Only way I’ve ever seen it handled well is with custom tools. The default tools in Maya and Max definitely leave a lot of artifacts in the process of copying weights from low rez to higher rez. I’ve done this and then used a weight hammer on the errant vertices with some success.
But I honestly find that the fastest way is to just buckle down and do it manually. I assign my weight values directly, edge loop by edge loop. In my own experience, you always end up having to come back and noodle so much that it’s best to just consciously assign values the first time around. I worked with a TD who said that at Blur he often ended up doing the same thing, because the best machines are still pretty limited in their capacity. Especially when it comes to special cases.

HOWEVER!
There is a recentish development by a Tech at Naughty Dog, Hans Godard, making some good use of the Delta Mush deformer. While Delta Mush isn’t new, it was only just officially implemented in Maya(though people had been doing their own implementations for a while). I’m not sure whether Autodesk added it to the last version of Max. I know they added the Geodesic Voxels. If not, I have seen people do their own implementations.
Anyhow, while no engine I know of has implemented Delta Mush(one day, I hope!) he made a video of a process for using a DM deformed mesh to compute skin weights and joints.

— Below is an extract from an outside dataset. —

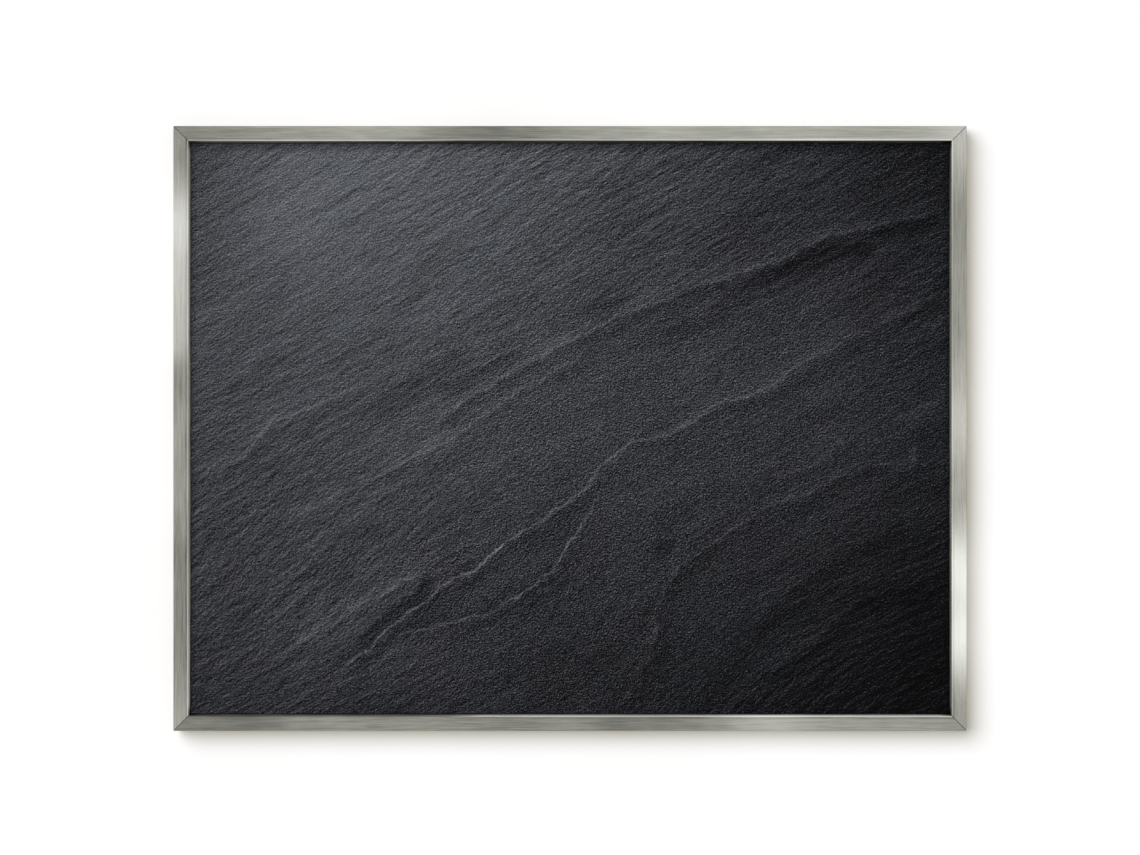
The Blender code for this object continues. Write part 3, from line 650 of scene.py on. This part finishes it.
# The painted sheen along each bar, a painted reflection of the room in the metal: a level, then soft bands
# where it is painted brighter or darker. A band has its place along the bar, its half width, both in
# millimetres, and its change.
PAINTED_FACE_SHEEN = {
    "top": (154, ((-400, 90, -22), (-205, 60, 6), (-75, 65, -34), (90, 30, 13), (230, 90, 10),
                  (410, 50, 34))),
    "bottom": (128, ((-330, 40, -10), (-245, 50, 16), (-145, 45, 16), (-5, 45, 14), (50, 35, -8),
                     (200, 55, 41), (330, 110, 22))),
    "left": (131, ((-305, 55, 30), (-62, 45, 22), (0, 35, 18), (88, 22, 28), (145, 60, 60), (215, 38, 62),
                   (295, 30, 12))),
    "right": (148, ((-215, 42, 80), (-140, 45, 84), (5, 60, 42), (215, 40, -7), (295, 45, 34))),
}
# A painted highlight: how much brighter the bead is painted than the face beside it.
PAINTED_BEAD_SHEEN = {
    "top": (36, ((-290, 110, 24), (-50, 80, 16), (270, 110, 38))),
    "bottom": (66, ((400, 100, -10),)),
    "left": (36, ((-210, 90, 30), (180, 80, -16))),
    "right": (28, ((-200, 60, -22), (240, 80, 18))),
}
# The painted level of the lip's slope, a painted reflection and painted shade.
PAINTED_LIP_SHEEN = {
    "top": (68, ((-300, 150, 38), (0, 110, 14))),
    "bottom": (90, ((0, 120, 14),)),
    "left": (147, ((-300, 50, -30),)),
    "right": (140, ((290, 50, -60), (-305, 60, -24))),
}
# Only points further forward than this, in millimetres, show the front's painted sheen. The others have the
# face's painted sheen less this drop, painted darker.
FRONT_FROM = 16.4
SIDE_DROP = 20
# The painted sheen over the front: painted shade at the outer rim and on the lip's slope, darker or lighter
# in the groove, and a painted highlight or shade on the bead. Each row has the millimetres in from the outer
# side, then how much of the face's level, the bead's and the lip's shows there.
FACE_EDGE = ((0, 0.94, 0, 0), (1, 1.02, 0, 0), (2.5, 1, 0, 0), (11.2, 1, 0, 0))
WIDE_BEAD = FACE_EDGE + (
    (12.4, 0.98, 0, 0), (12.9, 0.94, 0, 0), (13.8, 0.95, 0.2, 0), (14.2, 1, 1, 0),
    (15.1, 1, 1, 0), (15.25, 0.75, 0.75, 0.3), (15.6, 0.35, 0.3, 0.75), (15.9, 0, 0, 1),
    (16.35, 0, 0, 0.92), (17.4, 0, 0, 0.74))
EVEN_BEAD = FACE_EDGE + (
    (12.4, 1.02, 0, 0), (12.9, 1.03, 0, 0), (13.8, 1.01, 0.4, 0), (14.2, 1, 1, 0),
    (15.1, 1, 0.9, 0), (15.25, 0.6, 0.5, 0.3), (15.6, 0.25, 0.2, 0.75), (15.9, 0, 0, 0.9),
    (16.35, 0, 0, 0.92), (17.4, 0, 0, 0.70))
SHORT_BEAD = FACE_EDGE + (
    (12.4, 0.98, 0, 0), (12.9, 0.94, 0, 0), (13.8, 0.95, 0.2, 0), (14.2, 1, 1, 0),
    (15.1, 1, 0.9, 0), (15.25, 0.4, 0.4, 0.4), (15.5, 0, 0, 0.85), (16.35, 0, 0, 0.92),
    (17.4, 0, 0, 0.50))
LOW_BEAD = FACE_EDGE + (
    (12.4, 1.04, 0, 0), (13.8, 1.06, 0, 0), (14.3, 1, -0.3, 0), (15.2, 1, -0.33, 0),
    (15.8, 0.65, -0.2, 0.3), (16.35, 0, 0, 0.78), (17.4, 0, 0, 0.60))
EARLY_BEAD = FACE_EDGE + (
    (12.4, 1, 0.15, 0), (12.9, 1, 0.5, 0), (13.6, 1, 1, 0), (14.2, 1, 0.9, 0),
    (14.8, 0.85, 0.2, 0.1), (15.2, 0.3, 0, 0.35), (15.8, 0, 0, 0.75), (16.35, 0, 0, 1),
    (17.4, 0, 0, 0.75))
FULL_BEAD = FACE_EDGE + (
    (12.4, 0.97, 0, 0), (12.9, 0.94, 0, 0), (13.8, 0.96, 0.2, 0), (14.2, 1, 1, 0),
    (15.2, 1, 1, 0), (15.9, 0.8, 0.9, 0.15), (16.35, 0, 0, 0.92), (17.4, 0, 0, 0.55))
# A bar changes from its first profile to its second around this place along it, and over this length.
FRONT_PROFILES = {
    "top": (-130, EVEN_BEAD, EARLY_BEAD),
    "bottom": (-110, LOW_BEAD, FULL_BEAD),
    "left": (-200, FULL_BEAD, WIDE_BEAD),
    "right": (-105, SHORT_BEAD, EVEN_BEAD),
}
PROFILE_CHANGE_LENGTH = 40


def banded_sheen(painted_sheen, place):
    """The painted sheen along a bar: its base, and each band's change times a soft hump at the band's place.
    """
    base, bands = painted_sheen
    return base + sum(change * np.exp(-((place - middle) / half) ** 2) for middle, half, change in bands)


def front_level(side, inwards, place):
    """The painted sheen over the front: the levels of face, bead and lip, each times its share that far in.
    """
    parts = [banded_sheen(painted_sheen[side], place) for painted_sheen in (PAINTED_FACE_SHEEN, PAINTED_BEAD_SHEEN, PAINTED_LIP_SHEEN)]
    change, *profiles = FRONT_PROFILES[side]
    levels = []
    for profile in profiles:
        across, *shares = zip(*profile)
        levels.append(sum(part * np.interp(inwards, across, share) for part, share in zip(parts, shares)))
    later = np.clip((place - change) / PROFILE_CHANGE_LENGTH + 0.5, 0, 1)
    return levels[0] * (1 - later) + levels[1] * later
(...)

https://vimeo.com/106647863

He since released his skinning converter tool that he used in the process:

https://vimeo.com/123883474

So, this looks really promising. I haven’t tried it out in Maya, but I intend to soon. It would be a lot of work, but it’s definitely also replicable in Max if you have the patience and programming knowledge.

EDIT:
To further expound. In DX11 you can tesselate surfaces. It’s shader specific, so I’m pretty sure it will work with a skinned mesh in Unity. But I haven’t had need to try it out. Unity - Manual: Surface Shaders with DX11 / OpenGL Core Tessellation
So you can try exporting the lower res version and simply adding tessellation to the shader. That may get you what you’re looking for. It won’t be cheap, though!